Death, taxes and Liverpool conceding from the first corner of the season.

The sense of inevitability when Jose Holebas stood over the ball to take the corner in the eighth minute was only matched by the sense of inevitability when the referee signalled for another corner in the 93rd minute. In between Liverpool played some lovely attacking football.

But, you know, what’s the point?

I’ve realised I don’t celebrate Liverpool goals as wildly as I used to now. Maybe it’s my age, maybe it’s the realisation that we are all going to die in a nuclear war soon anyway.

However, I think this Reds outfit have actually managed to devalue a goal. They’ve made it just another thing that happens in a football match.

Liverpool scoring a goal just means you are nearer to them conceding one. Goals aren’t rare, if anything they are run of the mill. If, however, we ever manage to head a corner away, I’ll probably run the length of the pitch jumping up and down like David Pleat.

Jurgen Klopp has now managed Liverpool for 100 games. I received a text from my ever-cheery father after the game saying he should have taught them how to defend corners by now.

He has a point. I wonder whether they have tried to practice defending corners in training, but have found it difficult as they can’t find a Liverpool player who can actually take one.

As a succession of Liverpool players practice taking corners, but either fail to beat the first man or boot it straight over the other side of the pitch. Our defenders probably wonder what all the fuss is about, only to freeze like statues in shock during actual games when the opposition manage to whip in a decent ball and some big grock heads it in, unchallenged.

After the entertaining row on defending between Jamie Carragher and Jamie Redknapp on Sky Sports at the weekend, there’s been a bit of talk on the LFC social media about whether Carragher could be hired as a defensive coach to try and sort the mess out.

I’d pay Gary McAllister £500,000-a-year to come and take corners in training instead.

That might be the only way our defenders learn that, occasionally, some of them might come near to the goal.

I’m not sure Jurgen will do, but he has to do something. The German looks like he is getting sick of being asked about conceding goals from set pieces.

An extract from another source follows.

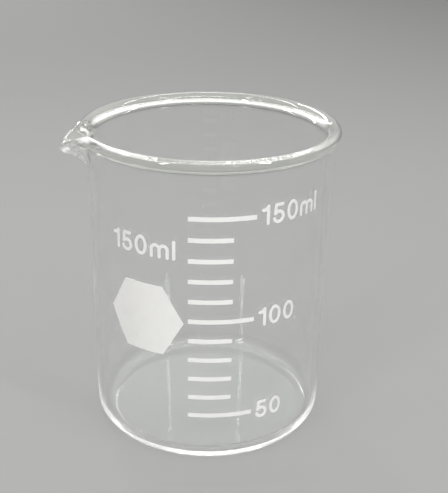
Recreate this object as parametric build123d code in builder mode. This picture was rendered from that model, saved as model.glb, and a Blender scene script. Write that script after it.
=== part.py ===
"""150 ml low-form glass beaker with a pouring spout and fired white enamel markings.

Frame: +Z is up and the origin is the centre of the base, on the surface the beaker
stands on. The scale faces -Y. A bearing is an angle about +Z measured from -Y towards +X.
All lengths are millimetres and all angles are degrees.
"""
import os
from math import cos, degrees, pi, radians, sin

from build123d import *

# ---- glass ------------------------------------------------------------------------
OUTER_DIAMETER = 58.0
HEIGHT = 76.5
WALL = 1.5
FLOOR = 2.0
HEEL_RADIUS = 4.5            # outside corner between wall and base
INNER_HEEL_RADIUS = 3.4

# ---- rolled lip -------------------------------------------------------------------
LIP_OVERHANG = 2.0           # how far the lip stands out from the wall
LIP_BEAD_RADIUS = 1.25
LIP_FLARE_DROP = 2.75        # bead centre down to where the outside starts to flare
LIP_MOUTH_DROP = 1.5         # bead centre down to where the inside starts to flare
OUTER_MEET_ANGLE = -72.0     # on the bead, where the outside flare runs into it
INNER_MEET_ANGLE = 112.6     # on the bead, where the inside flare runs into it
CURVE_HANDLE = 0.37          # handle length of a flare curve, as a share of its chord
LIP_STEP = 0.06              # the lip starts this far inside both faces of the straight wall

# ---- spout ------------------------------------------------------------------------
SPOUT_BEARING = -76.7
SPOUT_HALF_ANGLE = 32.0
SPOUT_REACH = 4.3            # how far the tip is pulled out past the round lip
SPOUT_DROOP = 3.0            # how far the tip hangs below the round lip
SPOUT_DEPTH = 9.3            # bead centre down to the spout's root
SPOUT_ROOT_WALL = 0.3        # straight wall left above the root under the tip
SPOUT_SHARPNESS = 5          # power of the cosine that shapes the tip in plan
SPOUT_STATIONS = 17          # sections lofted across the spout

# ---- enamel -----------------------------------------------------------------------
ENAMEL = 0.06                # thickness of the fired enamel
FIRST_MARK = 50              # millilitres
LAST_MARK = 150
MARK_INTERVAL = 10
NUMBERED_INTERVAL = 50
FIRST_MARK_HEIGHT = 13.8
LAST_MARK_DROP = 13.3        # below the top of the lip
MARK_THICKNESS = 1.05
MARK_START = -4.6            # distances round the wall from the scale's bearing of 0
SHORT_MARK_END = 5.4
LONG_MARK_END = 10.45

GLYPH_HEIGHT = 4.7
STROKE = 0.75
GLYPH_GAP = 0.75
NUMERAL_GAP = 1.1            # from the end of a long mark to its number
NUMERAL_RISE = 0.1           # number's middle above its mark

CAPACITY_START = -24.0       # left edge of the capacity label, round the wall
CAPACITY_DROP = 21.0         # middle of the capacity label, below the top of the lip

PATCH_SIDE = 9.9             # hexagonal write-on patch
PATCH_CENTRE = -15.45
PATCH_DROP = 17.75           # centre of the patch, below the middle of the capacity label

# ---- sizes that follow ------------------------------------------------------------
OUTER_RADIUS = OUTER_DIAMETER / 2
INNER_RADIUS = OUTER_RADIUS - WALL
BEAD_CENTRE = Vector(OUTER_RADIUS + LIP_OVERHANG - LIP_BEAD_RADIUS, HEIGHT - LIP_BEAD_RADIUS)
ROOT_HEIGHT = BEAD_CENTRE.Y - SPOUT_DEPTH
SCALE_LENGTH = HEIGHT - LAST_MARK_DROP - FIRST_MARK_HEIGHT
CAPACITY_HEIGHT = HEIGHT - CAPACITY_DROP
PATCH_HEIGHT = CAPACITY_HEIGHT - PATCH_DROP


def radial_plane(bearing):
    """Upright plane through the axis: local x is the radius, local y is the height."""
    angle = radians(bearing)
    return Plane(
        origin=(0, 0, 0),
        x_dir=(sin(angle), -cos(angle), 0),
        z_dir=(-cos(angle), -sin(angle), 0),
    )


def wall_plane(distance, height):
    """Plane that touches the wall: local x runs round the wall, local y is up."""
    angle = distance / OUTER_RADIUS
    outward = Vector(sin(angle), -cos(angle), 0)
    return Plane(
        origin=outward * OUTER_RADIUS + Vector(0, 0, height),
        x_dir=(cos(angle), sin(angle), 0),
        z_dir=outward,
    )


def polar(radius, angle):
    """Point at a radius and angle from the origin of a sketch."""
    return Vector(radius * cos(radians(angle)), radius * sin(radians(angle)))


def wall_bearing(distance):
    """Bearing of a point a distance round the wall from the front of the scale."""
    return degrees(distance / OUTER_RADIUS)


def mark_height(volume):
    """Height of the graduation for a volume."""
    return FIRST_MARK_HEIGHT + SCALE_LENGTH * (volume - FIRST_MARK) / (LAST_MARK - FIRST_MARK)


def save(piece, name):
    """Label a finished piece and write it to its own file."""
    piece.label = name
    os.makedirs("parts", exist_ok=True)
    export_step(piece, f"parts/{name}.step")


# ---- glass body -------------------------------------------------------------------
def flare(start, start_direction, end, end_direction):
    """Smooth curve that leaves start and reaches end along the given directions."""
    handle = CURVE_HANDLE * (end - start).length
    return Bezier(start, start + start_direction * handle, end - end_direction * handle, end)


def lip_outline(pull):
    """Outline of wall and rolled lip above the spout's root: pull 0 is round, 1 the tip."""
    bead = BEAD_CENTRE + Vector(SPOUT_REACH * pull, -SPOUT_DROOP * pull**1.4)
    outer_meet = bead + polar(LIP_BEAD_RADIUS, OUTER_MEET_ANGLE)
    bead_edge = bead + polar(LIP_BEAD_RADIUS, (OUTER_MEET_ANGLE + INNER_MEET_ANGLE) / 2)
    inner_meet = bead + polar(LIP_BEAD_RADIUS, INNER_MEET_ANGLE)
    stretch = pull**0.5
    deepest = SPOUT_DEPTH - SPOUT_ROOT_WALL
    outer_drop = LIP_FLARE_DROP + (deepest - LIP_FLARE_DROP) * stretch
    inner_drop = LIP_MOUTH_DROP + (deepest - LIP_MOUTH_DROP) * stretch
    outer_start = Vector(OUTER_RADIUS, BEAD_CENTRE.Y - outer_drop)
    inner_end = Vector(INNER_RADIUS, BEAD_CENTRE.Y - inner_drop)
    inner_root = (INNER_RADIUS + LIP_STEP, ROOT_HEIGHT)
    outer_root = (OUTER_RADIUS - LIP_STEP, ROOT_HEIGHT)
    with BuildLine() as outline:
        Line(inner_root, outer_root)
        Line(outer_root, outer_start)
        flare(outer_start, Vector(0, 1), outer_meet, polar(1, OUTER_MEET_ANGLE + 90))
        ThreePointArc(outer_meet, bead_edge, inner_meet)
        flare(inner_meet, polar(1, INNER_MEET_ANGLE + 90), inner_end, Vector(0, -1))
        Line(inner_end, inner_root)
    return outline.edges()


def spout_pull(station):
    """Share of the full pull at a station across the spout, from -1 to 1."""
    return (0.5 + 0.5 * cos(pi * station)) ** SPOUT_SHARPNESS


with BuildPart() as glass_body:
    # cup: base, heel and straight wall up to the root of the lip
    with BuildSketch(radial_plane(0)) as cup:
        with BuildLine():
            Polyline(
                (0, 0),
                (OUTER_RADIUS, 0),
                (OUTER_RADIUS, ROOT_HEIGHT),
                (INNER_RADIUS, ROOT_HEIGHT),
                (INNER_RADIUS, FLOOR),
                (0, FLOOR),
                close=True,
            )
        make_face()
        below, floor_level = cup.vertices().group_by(Axis.Y)[:2]
        fillet(below.sort_by(Axis.X)[-1], HEEL_RADIUS)
        fillet(floor_level.sort_by(Axis.X)[-1], INNER_HEEL_RADIUS)
    revolve(axis=Axis.Z)
    # round lip, all the way round but for the spout
    spout_end = SPOUT_BEARING + SPOUT_HALF_ANGLE
    with BuildSketch(radial_plane(spout_end)):
        make_face(lip_outline(0))
    revolve(axis=Axis.Z, revolution_arc=360 - 2 * SPOUT_HALF_ANGLE)
    # spout: the same section pulled out and down, station by station
    for index in range(SPOUT_STATIONS):
        station = 2 * index / (SPOUT_STATIONS - 1) - 1
        with BuildSketch(radial_plane(SPOUT_BEARING + station * SPOUT_HALF_ANGLE)):
            make_face(lip_outline(spout_pull(station)))
    loft()

save(glass_body.part, "glass_body")


# ---- graduations ------------------------------------------------------------------
for volume in range(FIRST_MARK, LAST_MARK + 1, MARK_INTERVAL):
    numbered = volume % NUMBERED_INTERVAL == 0
    mark_end = LONG_MARK_END if numbered else SHORT_MARK_END
    with BuildPart() as graduation:
        with BuildSketch(radial_plane(wall_bearing(MARK_START))):
            with Locations((OUTER_RADIUS + ENAMEL / 2, mark_height(volume))):
                Rectangle(ENAMEL, MARK_THICKNESS)
        revolve(axis=Axis.Z, revolution_arc=wall_bearing(mark_end - MARK_START))
    save(graduation.part, f"graduation_{volume:03d}")


# ---- glyphs: every one is a pen stroke or two, drawn from its lower left corner ----
def draw_one(width, height):
    """Upright with a short flag."""
    flag_height = height * 0.765
    stem = width - STROKE / 2
    with BuildLine() as path:
        Polyline(
            (STROKE / 2, flag_height),
            (stem - STROKE * 0.8, flag_height),
            (stem, height - STROKE / 2),
            (stem, STROKE / 2),
        )
    SlotArc(path.wire(), STROKE)


def draw_five(width, height):
    """Top bar, leaning upright and a round bowl that is open to the left."""
    bowl_radius = (width - STROKE) / 2
    bowl_centre = Vector(width / 2, STROKE / 2 + bowl_radius)
    bowl_start = 140
    with BuildLine() as path:
        Polyline(
            (width - STROKE * 0.8, height - STROKE / 2),
            (STROKE * 1.1, height - STROKE / 2),
            bowl_centre + polar(bowl_radius, bowl_start),
        )
        CenterArc(bowl_centre, bowl_radius, bowl_start, -300)
    SlotArc(path.wire(), STROKE)


def draw_zero(width, height):
    """Oval ring."""
    with Locations((width / 2, height / 2)):
        Ellipse(width / 2, height / 2)
        Ellipse(width / 2 - STROKE, height / 2 - STROKE, mode=Mode.SUBTRACT)


def draw_m(width, height):
    """Stem with two arches that end in stems."""
    arch_radius = (width - STROKE) / 4
    arch_centre = height * 0.73 - STROKE / 2 - arch_radius
    for left in (STROKE / 2, STROKE / 2 + 2 * arch_radius):
        with BuildLine() as path:
            Line((left, STROKE / 2), (left, arch_centre))
            CenterArc((left + arch_radius, arch_centre), arch_radius, 180, -180)
            Line((left + 2 * arch_radius, arch_centre), (left + 2 * arch_radius, STROKE / 2))
        SlotArc(path.wire(), STROKE)


def draw_l(width, height):
    """Plain upright."""
    with Locations((width / 2, height / 2)):
        SlotOverall(height, STROKE, rotation=90)


GLYPHS = {
    "1": (draw_one, 2.0),
    "5": (draw_five, 3.1),
    "0": (draw_zero, 3.2),
    "m": (draw_m, 4.6),
    "l": (draw_l, STROKE),
}


def glyph_face(character, plane):
    """One glyph, centred on a plane."""
    draw, width = GLYPHS[character]
    with BuildSketch(plane) as glyph:
        with Locations((-width / 2, -GLYPH_HEIGHT / 2)):
            draw(width, GLYPH_HEIGHT)
    return glyph.sketch


def write_line(text, left, height):
    """Cut a line of glyphs through the wall, from a left edge and a middle height."""
    for character in text:
        width = GLYPHS[character][1]
        face = glyph_face(character, wall_plane(left + width / 2, height))
        extrude(face, amount=WALL, both=True)
        left += width + GLYPH_GAP


def keep_skin():
    """Trim the part being built to the layer of enamel on the straight wall."""
    with BuildSketch() as ring:
        Circle(OUTER_RADIUS + ENAMEL)
        Circle(OUTER_RADIUS, mode=Mode.SUBTRACT)
    extrude(ring.sketch, amount=ROOT_HEIGHT, mode=Mode.INTERSECT)


# ---- lettering --------------------------------------------------------------------
for volume, text in ((50, "50"), (100, "100"), (150, "150ml")):
    with BuildPart() as numeral:
        write_line(text, LONG_MARK_END + NUMERAL_GAP, mark_height(volume) + NUMERAL_RISE)
        keep_skin()
    save(numeral.part, f"numeral_{volume:03d}")

with BuildPart() as capacity_label:
    write_line("150ml", CAPACITY_START, CAPACITY_HEIGHT)
    keep_skin()
save(capacity_label.part, "capacity_label")


# ---- write-on patch ---------------------------------------------------------------
with BuildPart() as marking_patch:
    corners = [polar(PATCH_SIDE, 60 * corner) for corner in range(6)]
    with BuildSketch(wall_plane(PATCH_CENTRE, PATCH_HEIGHT)):
        Polygon(*[(OUTER_RADIUS * sin(p.X / OUTER_RADIUS), p.Y) for p in corners])
    extrude(amount=PATCH_SIDE / 2, both=True)
    keep_skin()
save(marking_patch.part, "marking_patch")
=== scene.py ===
# %% [markdown]
# # A low-form glass beaker
#
# This lesson dresses a laboratory beaker: a cup blown from clear borosilicate glass, with a rolled lip,
# a pouring spout and a white scale fired onto its wall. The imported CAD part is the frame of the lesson.
# Its size and the place of each piece are fixed, and what is added here is the finish that the eye sees.

import math

import bpy
import numpy as np
from mathutils import Matrix, Vector


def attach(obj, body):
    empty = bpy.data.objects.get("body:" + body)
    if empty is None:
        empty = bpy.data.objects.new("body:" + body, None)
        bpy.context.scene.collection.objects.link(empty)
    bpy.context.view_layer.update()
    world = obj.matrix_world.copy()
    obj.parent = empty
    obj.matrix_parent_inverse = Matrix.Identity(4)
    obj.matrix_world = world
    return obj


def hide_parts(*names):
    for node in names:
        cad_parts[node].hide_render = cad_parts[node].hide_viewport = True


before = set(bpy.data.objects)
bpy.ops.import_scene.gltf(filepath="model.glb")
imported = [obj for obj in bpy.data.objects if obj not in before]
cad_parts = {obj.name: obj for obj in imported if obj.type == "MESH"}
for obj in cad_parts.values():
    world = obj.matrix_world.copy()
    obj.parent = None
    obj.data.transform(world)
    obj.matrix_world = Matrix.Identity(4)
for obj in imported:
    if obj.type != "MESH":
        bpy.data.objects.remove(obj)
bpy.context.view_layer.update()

# %% [markdown]
# ## The sizes of the glass
#
# Glass blowers draw a beaker as one half section: the base, the rounded heel, the straight wall and the
# lip. These are the sizes of that section. Each is in millimetres, as on a workshop drawing, and the
# finished points are scaled to metres once, at the end.

# %% The sizes, in millimetres
MM = 0.001
OUTER_RADIUS = 29.0     # of the straight wall
INNER_RADIUS = 27.5
HEIGHT = 76.5           # from the bench to the top of the lip
FLOOR = 2.0             # thickness of the base
HEEL = 4.5              # radius of the corner under the wall
INNER_HEEL = 3.4        # the same corner inside
BEAD = 1.25             # radius of the rolled edge of the lip
LIP_OVERHANG = 2.0      # how far the bead stands out past the wall
LIP_DROPS = (2.75, 1.5) # how far under the bead's centre the lip leaves the outer and the inner wall
LIP_MEETS = (-72.0, 112.6)  # where on the bead, in degrees, the outer and the inner wall run into it
SPOUT_BEARING = -76.7   # degrees round from the scale, towards the left
SPOUT_HALF_ANGLE = 32.0
SPOUT_REACH = 4.3
SPOUT_DROOP = 3.0
SPOUT_SHARPNESS = 5     # the power that narrows the pull towards the middle of the spout
DROOP_LAG = 1.4         # the power by which the droop comes later than the reach
SPOUT_ROOT = 9.0        # how far under the bead's centre the spout leaves the wall
FUSED = 0.01            # the glass rises this far round the fired enamel, which bonds the two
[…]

Well, it’s not as sick as I am of watching us do it. For all the obvious progress Liverpool have made in his century of games in charge, for all the scintillating attacking play and great nights watching The Reds, the narrative is in danger of becoming a simple one – still can’t defend.

At some point some of our attacking players might get fed up and decided to go somewhere where their goals count for more. It can’t be fun, as a front three, to ALL score and still not win.

At the moment it is only Philippe Coutinho who wants to leave, although hopefully he watched Barcelona the other night and realised they are in an even bigger mess than we are. They’ve also just signed Paulinho, the man who made Roberto Soldado look a success at Spurs.

But for now Coutinho remains a huge problem for Klopp.

He’s a manager who tries to lead with a wave of positivity, who tells everyone that everything is brilliant until we’re all ready to run through walls for him. The almost evangelical approach, turning “doubters into believers” is in danger of collapsing if your best player decides the grass is much greener elsewhere.

Doubts are creeping in at this stage, amongst players and fans, are not what the football club needs.

The phrase ‘huge period for a football club’ is overused, but this is undoubtedly a massive fortnight at Anfield. Get through the Champions League qualifier, sign a couple more top players and we’ll be talking about challenging on all fronts.

Get beat by Hoffenheim, sell Coutinho and we’ll be throwing our season tickets in the Mersey. Sorry, Jurgen. We never pretended that we weren’t all mad.